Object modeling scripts
*-*-*

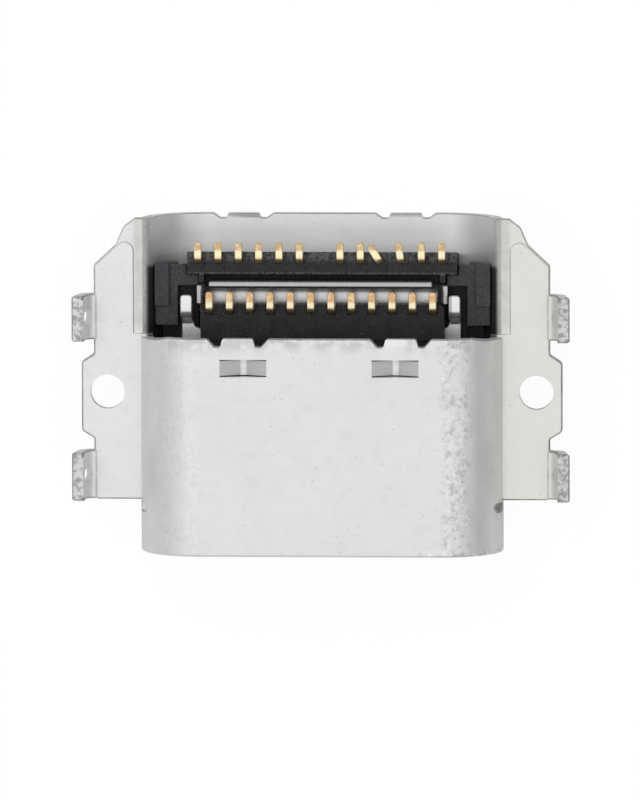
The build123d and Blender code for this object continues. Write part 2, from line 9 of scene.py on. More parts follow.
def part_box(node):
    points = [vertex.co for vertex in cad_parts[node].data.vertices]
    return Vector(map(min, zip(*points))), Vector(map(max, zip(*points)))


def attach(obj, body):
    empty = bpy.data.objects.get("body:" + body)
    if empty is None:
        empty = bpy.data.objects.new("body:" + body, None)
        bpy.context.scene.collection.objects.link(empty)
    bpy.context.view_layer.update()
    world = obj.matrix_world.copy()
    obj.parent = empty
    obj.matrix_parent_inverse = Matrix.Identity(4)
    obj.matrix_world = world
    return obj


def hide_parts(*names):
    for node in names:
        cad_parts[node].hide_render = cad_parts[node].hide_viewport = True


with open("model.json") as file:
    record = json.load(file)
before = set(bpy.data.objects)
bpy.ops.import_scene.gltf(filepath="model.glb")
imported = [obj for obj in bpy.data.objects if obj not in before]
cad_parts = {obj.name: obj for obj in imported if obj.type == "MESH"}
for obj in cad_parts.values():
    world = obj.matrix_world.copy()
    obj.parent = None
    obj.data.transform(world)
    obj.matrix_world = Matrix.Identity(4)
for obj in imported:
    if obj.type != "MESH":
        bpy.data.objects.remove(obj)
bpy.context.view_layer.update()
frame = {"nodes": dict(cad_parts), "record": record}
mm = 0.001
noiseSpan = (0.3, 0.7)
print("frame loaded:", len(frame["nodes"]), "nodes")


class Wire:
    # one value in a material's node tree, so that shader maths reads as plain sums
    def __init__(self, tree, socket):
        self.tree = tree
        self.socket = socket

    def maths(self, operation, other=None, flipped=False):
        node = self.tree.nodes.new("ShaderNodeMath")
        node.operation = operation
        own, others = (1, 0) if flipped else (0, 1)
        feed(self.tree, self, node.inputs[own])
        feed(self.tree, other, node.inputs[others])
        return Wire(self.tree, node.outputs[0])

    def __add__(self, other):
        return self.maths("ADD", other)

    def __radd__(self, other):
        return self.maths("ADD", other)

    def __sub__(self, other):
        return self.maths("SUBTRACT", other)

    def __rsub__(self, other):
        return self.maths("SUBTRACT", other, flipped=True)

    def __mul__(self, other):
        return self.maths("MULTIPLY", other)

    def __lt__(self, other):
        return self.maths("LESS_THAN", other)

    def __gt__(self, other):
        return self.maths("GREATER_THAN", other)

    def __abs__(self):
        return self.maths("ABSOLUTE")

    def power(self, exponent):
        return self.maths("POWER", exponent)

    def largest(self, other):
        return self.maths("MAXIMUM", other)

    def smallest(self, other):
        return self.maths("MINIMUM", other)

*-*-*

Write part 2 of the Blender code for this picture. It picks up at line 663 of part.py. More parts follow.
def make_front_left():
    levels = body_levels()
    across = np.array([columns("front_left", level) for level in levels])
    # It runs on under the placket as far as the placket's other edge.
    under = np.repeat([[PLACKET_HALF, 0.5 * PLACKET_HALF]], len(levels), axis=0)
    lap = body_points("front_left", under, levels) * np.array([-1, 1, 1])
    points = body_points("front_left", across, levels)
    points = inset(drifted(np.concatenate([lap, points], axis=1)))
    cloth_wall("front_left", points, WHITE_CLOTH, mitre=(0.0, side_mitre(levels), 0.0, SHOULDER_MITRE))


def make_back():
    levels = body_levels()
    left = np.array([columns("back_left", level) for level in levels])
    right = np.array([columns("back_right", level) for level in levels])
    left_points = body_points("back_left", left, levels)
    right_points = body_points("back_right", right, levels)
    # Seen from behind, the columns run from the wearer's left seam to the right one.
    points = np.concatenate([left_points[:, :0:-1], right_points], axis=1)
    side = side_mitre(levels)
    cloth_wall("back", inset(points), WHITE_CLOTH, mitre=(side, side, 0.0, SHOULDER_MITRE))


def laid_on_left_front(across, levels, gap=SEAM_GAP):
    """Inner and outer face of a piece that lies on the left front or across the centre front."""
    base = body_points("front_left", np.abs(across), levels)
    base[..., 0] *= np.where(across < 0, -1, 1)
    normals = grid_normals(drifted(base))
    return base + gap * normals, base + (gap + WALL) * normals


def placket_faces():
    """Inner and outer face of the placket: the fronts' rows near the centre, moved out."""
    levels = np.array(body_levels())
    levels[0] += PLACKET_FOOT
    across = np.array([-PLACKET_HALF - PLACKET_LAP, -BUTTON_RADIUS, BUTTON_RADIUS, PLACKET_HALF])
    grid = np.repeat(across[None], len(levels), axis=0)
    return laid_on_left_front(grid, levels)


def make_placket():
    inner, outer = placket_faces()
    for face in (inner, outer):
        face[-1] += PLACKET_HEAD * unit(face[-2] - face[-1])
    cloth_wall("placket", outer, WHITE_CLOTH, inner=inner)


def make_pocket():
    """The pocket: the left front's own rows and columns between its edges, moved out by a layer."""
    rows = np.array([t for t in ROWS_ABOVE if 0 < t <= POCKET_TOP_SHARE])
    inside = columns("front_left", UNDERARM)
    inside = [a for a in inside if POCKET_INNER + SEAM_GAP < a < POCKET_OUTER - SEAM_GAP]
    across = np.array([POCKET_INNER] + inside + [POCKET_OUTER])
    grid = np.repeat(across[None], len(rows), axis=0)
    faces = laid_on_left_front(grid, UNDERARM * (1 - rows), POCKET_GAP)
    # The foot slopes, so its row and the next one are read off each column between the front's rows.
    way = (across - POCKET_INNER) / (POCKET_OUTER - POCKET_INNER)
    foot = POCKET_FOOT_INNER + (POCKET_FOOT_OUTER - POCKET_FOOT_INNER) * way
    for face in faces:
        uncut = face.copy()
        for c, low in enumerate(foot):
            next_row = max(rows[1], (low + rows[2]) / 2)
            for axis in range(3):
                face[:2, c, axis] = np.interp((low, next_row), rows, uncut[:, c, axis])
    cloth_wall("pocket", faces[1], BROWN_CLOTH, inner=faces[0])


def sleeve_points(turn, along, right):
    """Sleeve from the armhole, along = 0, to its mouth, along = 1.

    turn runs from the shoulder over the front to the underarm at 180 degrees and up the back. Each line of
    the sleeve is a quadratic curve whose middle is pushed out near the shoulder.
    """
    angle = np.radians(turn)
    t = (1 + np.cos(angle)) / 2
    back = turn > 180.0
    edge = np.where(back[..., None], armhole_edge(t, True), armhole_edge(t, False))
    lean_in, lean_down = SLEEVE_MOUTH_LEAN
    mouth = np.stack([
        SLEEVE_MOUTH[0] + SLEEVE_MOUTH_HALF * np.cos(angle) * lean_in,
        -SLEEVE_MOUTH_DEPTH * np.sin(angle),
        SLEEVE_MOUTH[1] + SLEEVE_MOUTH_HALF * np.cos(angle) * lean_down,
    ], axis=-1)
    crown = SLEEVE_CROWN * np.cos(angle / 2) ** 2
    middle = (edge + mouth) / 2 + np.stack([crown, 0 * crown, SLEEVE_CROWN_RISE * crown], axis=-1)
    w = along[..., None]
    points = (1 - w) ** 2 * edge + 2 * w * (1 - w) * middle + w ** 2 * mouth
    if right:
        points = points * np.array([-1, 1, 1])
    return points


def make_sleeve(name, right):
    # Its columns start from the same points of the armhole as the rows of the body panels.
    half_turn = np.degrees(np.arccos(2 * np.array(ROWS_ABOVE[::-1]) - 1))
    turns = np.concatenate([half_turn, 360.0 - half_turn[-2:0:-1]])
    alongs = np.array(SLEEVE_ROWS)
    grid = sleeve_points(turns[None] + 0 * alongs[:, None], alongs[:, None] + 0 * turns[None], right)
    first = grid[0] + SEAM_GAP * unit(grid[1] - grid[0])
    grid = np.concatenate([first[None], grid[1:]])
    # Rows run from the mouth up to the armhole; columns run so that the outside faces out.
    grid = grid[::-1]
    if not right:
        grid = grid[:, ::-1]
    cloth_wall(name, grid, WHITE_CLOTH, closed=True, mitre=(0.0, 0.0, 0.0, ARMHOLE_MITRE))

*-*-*

§ Task requirements:
In the material above, how many lines hold the word "nodes"? Say only the number.

§ Task response:
3